We then move on to crying tiger salad, a sort of unchopped larb-by-any-other-name: soft, thickish pieces of grilled beef bathed in a lime dressing sharpened with chili flakes and chopped red onion; the green papaya salad, a classic version of the dish, with pretty cherry tomatoes and more shrimp than usual mingled with the resilient strands of fruit; and the pad thai again, to see if it's more interesting this time around. It isn't, particularly, but we like the contrast of its toothy long noodles with the delicate little nests of Thai somen noodles, like frail spaghetti, that we also have.
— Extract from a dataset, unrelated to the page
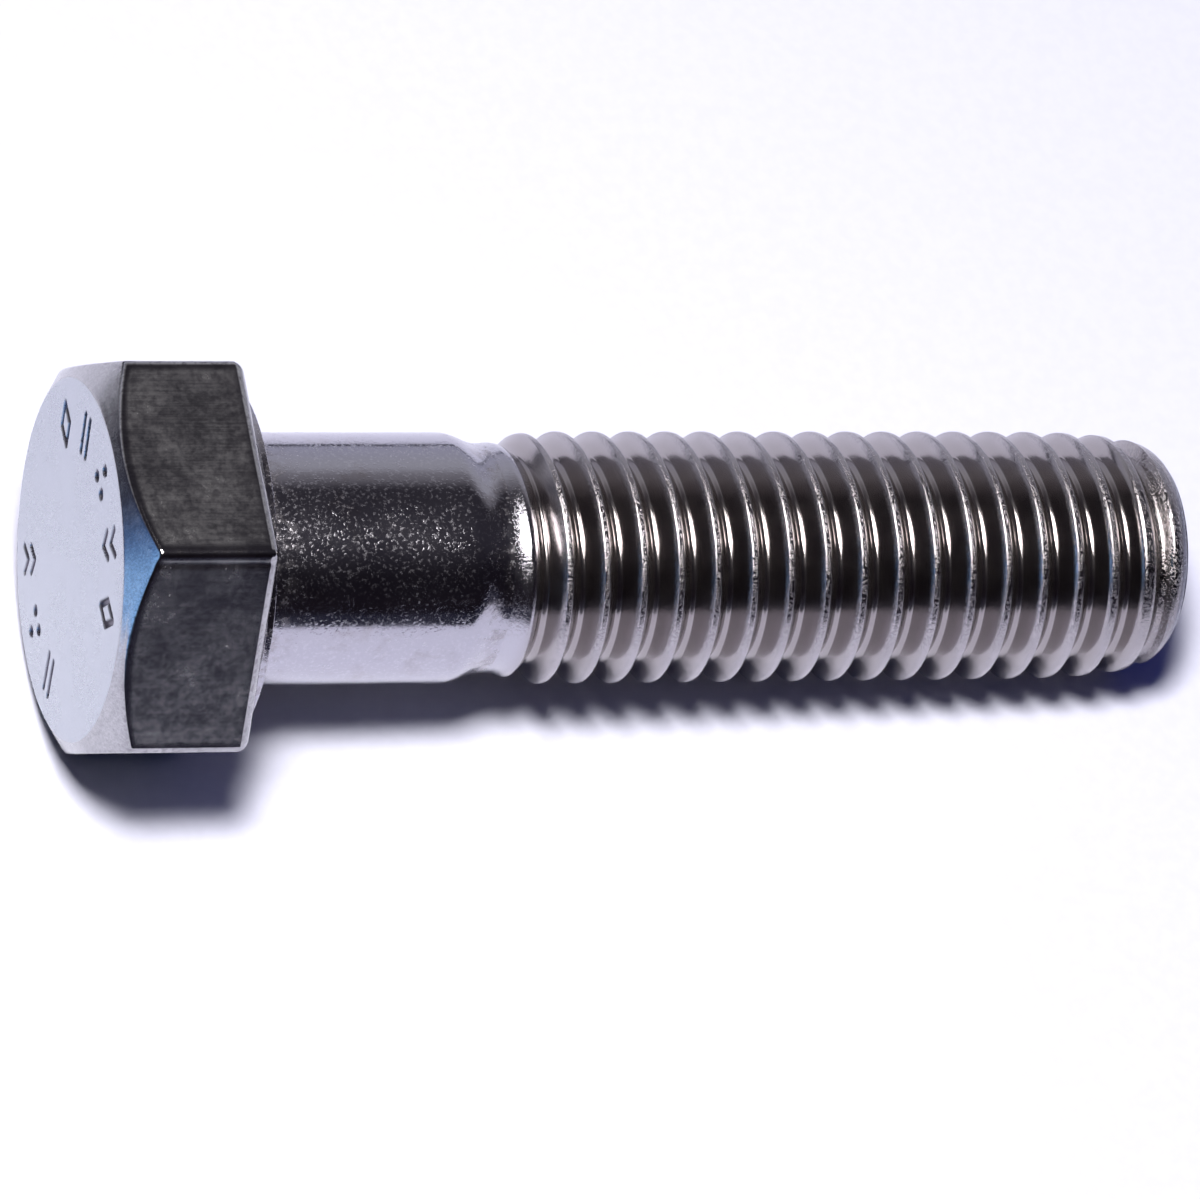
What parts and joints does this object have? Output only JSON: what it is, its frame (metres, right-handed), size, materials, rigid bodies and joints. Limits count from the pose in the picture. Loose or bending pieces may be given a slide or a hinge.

They come with the red curry chicken I order by accident (there's yellow curry chicken! there's green curry chicken! there's lemongrass chicken wok-fried with onions! what was I thinking?) when I forget that we are also having honey-roasted duck with pineapple in a very similar red curry sauce. The duck wins out, due to its tasty skin and the lovely duck fat that flavors the sauce ("Ah, duck fat," Suzanne sighs, "one of the four food groups").

I love the baby bok choy that comes with the big sesame-crusted scallops in a mild yellow curry. (More than the stir-fried celery, which comes with nice fat slices of mushroom, but which needs more ginger, more garlic.) And I am proud that I sneak in a dish of grilled pork at the last minute, merely because I think we need something simple and chewy among all the rich, oily curries. As it turns out, it's not particularly simple, with its elegant sides of sticky rice and ripe mango salad, but it's divine: pure pig with the smoky smack of true barbecue.

We finish with the two desserts on offer, and they are simple, but still perfect: half a ripe mango, sliced, with a pile of sticky rice anointed with coconut cream, plus a lovely fat banana encased in a thin batter and lightly fried in fresh oil, with two scoops of good vanilla ice cream. I'm happily replete, but still wondering if I'm missing something about the restaurant's name. So on the way out I say to the hostess, "I know that Koh Samui is an island. But what is 'The Monkey'?"

"The monkey," she says carefully, "is an animal."